Meeting in Malta–in the sea lane to Italy where more than 4,500 people drowned last year–the leaders addressed legal and moral concerns about having Libyan coastguards force people ashore by pledging to improve conditions in migrant camps there, France24 reported.

Aid groups, however, accused the EU, whose leaders are under popular pressure to be seen to be controlling immigration, of abandoning humanitarian values and misrepresenting conditions in Libya, where the UN-backed government of Fayez Seraj has only a shaky and partial hold on the sprawling desert nation.

Medecins Sans Frontieres, which works in camps there, said, “Libya is not a safe place and blocking people in the country or returning them to Libya makes a mockery of the EU’s so-called fundamental values of human dignity and rule of law.”

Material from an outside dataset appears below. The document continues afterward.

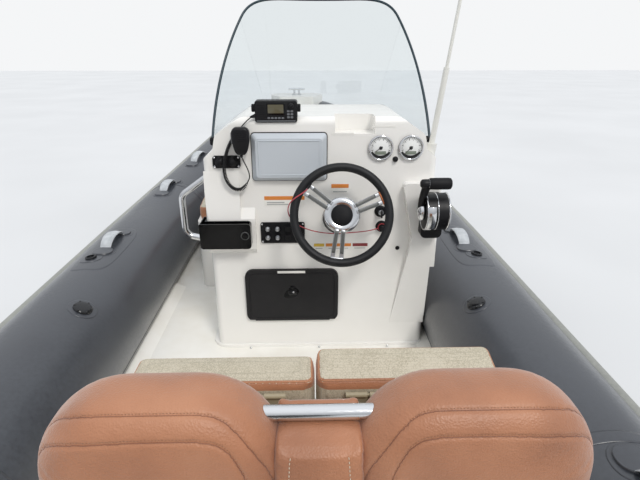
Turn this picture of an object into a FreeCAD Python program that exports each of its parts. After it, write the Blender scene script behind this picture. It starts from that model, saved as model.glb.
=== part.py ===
"""Rigid inflatable boat with console, double helm seat and outboard, one STEP file per piece.

Millimetres.  X to starboard, Y to the bow, Z up; the origin is on the centre line at the waterline.
"""
import FreeCAD, Part
import math
import os
from FreeCAD import Vector

os.makedirs("parts", exist_ok=True)

# Clearances
SEAT_GAP = 0.3
PIN_CLEAR = 0.05
TUBE_CLEAR = 5.0
BLADE_CLEAR = 15.0

# Deck and hull
DECK_Z = 160.0
DECK_THICK = 30.0
TRANSOM_Y = -2150.0
TRANSOM_THICK = 50.0
TRANSOM_TOP = 335.0
TRANSOM_WING_TOP = 430.0
TRANSOM_NOTCH = 420.0
HULL_TOP = DECK_Z - DECK_THICK
DECK_HALF = 700.0
DECK_HALF_FWD = 500.0
CURB_WIDTH = 70.0
CURB_RISE = 26.0

# Buoyancy tubes: straight, then a gentle bend, then the nose
TUBE_R = 225.0
TUBE_X = 815.0
TUBE_Z = DECK_Z + 130.0
BEND_Y = 700.0
PLAN_R = 4800.0
BEND_TURN = 22.5
SHEER_R = 5580.0
NOSE_R = 205.0
CONE_LENGTH = 420.0
CONE_END_R = 115.0
CONE_CAP = 30.0

# Rub strake: degrees above the tube's widest line
STRAKE_LOW = 12.0
STRAKE_HIGH = 40.0
STRAKE_BEVEL = 3.0
STRAKE_THICK = 20.0

# Handles and valves on the tubes
HANDLE_YS = (-1800.0, -1100.0, 337.0)
BOW_HANDLE_HEADINGS = (6.33, 12.99)
HANDLE_LENGTH = 210.0
HANDLE_PATCH_R = 40.0
HANDLE_STRAP_W = 34.0
HANDLE_STRAP_T = 5.0
HANDLE_RISE = 22.0
HANDLE_SINK = 1.5
PATCH_THICK = 3.0
VALVE_Y = 151.0
VALVE_LEAN = 6.0
VALVE_R = 24.0
VALVE_HEIGHT = 10.0
VALVE_PATCH = 12.0
CAP_Y = -240.0
CAP_LEAN = -27.5
CAP_R = 34.0
CAP_HEIGHT = 12.0

# Bow locker, its cushion, fore deck and step
LOCKER_AFT = 560.0
LOCKER_NOSE_BACK = 987.0
LOCKER_HALF_AFT = 470.0
LOCKER_HALF_MID = 500.0
LOCKER_HALF_FWD = 415.0
LOCKER_MID = 640.0
LOCKER_H = 365.0
BOW_CUSHION_T = 85.0
FORE_DECK_H = 330.0
FORE_DECK_DEEP = 190.0
FORE_DECK_NOSE_BACK = 217.0
FORE_DECK_HALF = 190.0
STEP_NOSE_BACK = 217.0
STEP_NOSE_OVER = 150.0
STEP_HALF = 235.0
STEP_NEAR_HALF = 150.0
STEP_RISE = 35.0
STEP_SHOULDER = 150.0

# Console: a hollow moulding open to the bilge, with its door opening in the aft face
CONSOLE_X = 148.0
CONSOLE_HALF = 438.0
CONSOLE_LENGTH = 545.0
CONSOLE_WALL = 8.0
CONSOLE_AFT_R = 26.0
CONSOLE_FWD_R = 60.0
SHOULDER_Z = DECK_Z + 815.0
SHIELD_LEDGE_Z = DECK_Z + 845.0
DASH_HALF = 292.0
DASH_TOP = DECK_Z + 966.0
FLANGE_W = 26.0
FLANGE_T = 12.0
DOOR_X = 31.0
DOOR_Z = DECK_Z + 248.0
DOOR_W = 379.0
DOOR_H = 237.0
DOOR_R = 34.0
DOOR_T = 14.0
DOOR_BEAD_R = 7.0
TRAY_X = 274.0
TRAY_W = 146.0
TRAY_Z = DECK_Z + 905.0
TRAY_LENGTH = 95.0

# Moulded pods on the aft face: the throttle's, the knee panel under it, the port column and the pocket's
POD_T = 38.0
POD_LOW_Z = DECK_Z + 505.0
POD_TOP_Z = DECK_Z + 727.0
POD_LEFT_LOW = 505.0
POD_LEFT_TOP = 457.0
POD_RIGHT = 604.0
KNEE_LOW_Z = DECK_Z + 107.0
KNEE_LEFT = 440.0
PORT_POD_T = 22.0
PORT_POD_RIGHT = -104.0
PORT_POD_LOW_Z = DECK_Z + 440.0
PORT_POD_TOP_Z = DECK_Z + 627.0
PORT_POD_SLOPE = 40.0
COLUMN_RIGHT = -158.0
COLUMN_TOP_Z = DECK_Z + 770.0
POD_EDGE_R = 14.0

# Windshield: a curved sheet standing in the ledge of the console
SHIELD_X = 155.0
SHIELD_R = 425.0
SHIELD_T = 6.0
SHIELD_TOP = DECK_Z + 1386.0
SHIELD_CORNER_R = 140.0
SHIELD_RAKE_LOW_Y = 102.0
SHIELD_RAKE_TOP_Y = 404.0
SHIELD_FOOT_Z = DECK_Z + 850.0
SHIELD_AFT_CUT = 60.0
SHIELD_UPRIGHT = 10.0

# Instruments and fittings on the console's aft face
PLOTTER_X = 33.0
PLOTTER_Z = DECK_Z + 823.0
PLOTTER_W = 275.0
PLOTTER_H = 175.0
PLOTTER_T = 30.0
PLOTTER_BEVEL = 16.0
GAUGE_XS = (370.0, 482.0)
GAUGE_Z = DECK_Z + 855.0
GAUGE_R = 46.0
GAUGE_T = 9.0
GAUGE_LIP = 6.0
KNOB_X = 427.0
KNOB_Z = DECK_Z + 812.0
KNOB_R = 10.0
KNOB_T = 14.0
RADIO_X = -20.0
RADIO_Z = DECK_Z + 985.0
RADIO_W = 172.0
RADIO_H = 82.0
RADIO_DEEP = 58.0
RADIO_AFT = -8.0
MIC_X = -141.0
MIC_Z = DECK_Z + 889.0
MIC_W = 58.0
MIC_H = 98.0
MIC_T = 30.0
MIC_STAND = 24.0
MIC_CLIP_R = 9.0
SOCKET_X = -200.0
SOCKET_Z = DECK_Z + 806.0
SOCKET_W = 102.0
SOCKET_H = 46.0
SOCKET_R = 15.0
PANEL_T = 6.0
SWITCH_X = 0.0
SWITCH_Z = DECK_Z + 524.0
SWITCH_W = 172.0
SWITCH_H = 86.0
KEYS = ((380.0, DECK_Z + 609.0), (387.0, DECK_Z + 547.0))
KEY_R = 19.0
KEY_T = 22.0
POCKET_LEFT = -312.0
POCKET_RIGHT = -118.0
POCKET_LOW = DECK_Z + 480.0
POCKET_TOP = DECK_Z + 581.0
POCKET_STAND = 40.0
POCKET_ARM = 31.0
POCKET_WALL = 5.0
POCKET_KNOB_R = 12.0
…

Many EU governments are skeptical that the latest measures can have much effect on migration.

British Prime Minister Theresa May attended despite her plan to start negotiations by next month to take Britain out of the EU–a reminder, British officials said, that she wanted to go on cooperating with European neighbors after Brexit.

May also had a chance to brief peers on her visit last week to US President Donald Trump, whose backing for Brexit, doubts on free trade, barring of refugees and warmth toward Russia have all raised alarm in Europe.

Some European leaders disapprove of May’s rush to embrace Trump, although others, notably in the east, have endorsed his tough line against immigration.

French President François Hollande said European governments should stick together, not seek special favors from Washington.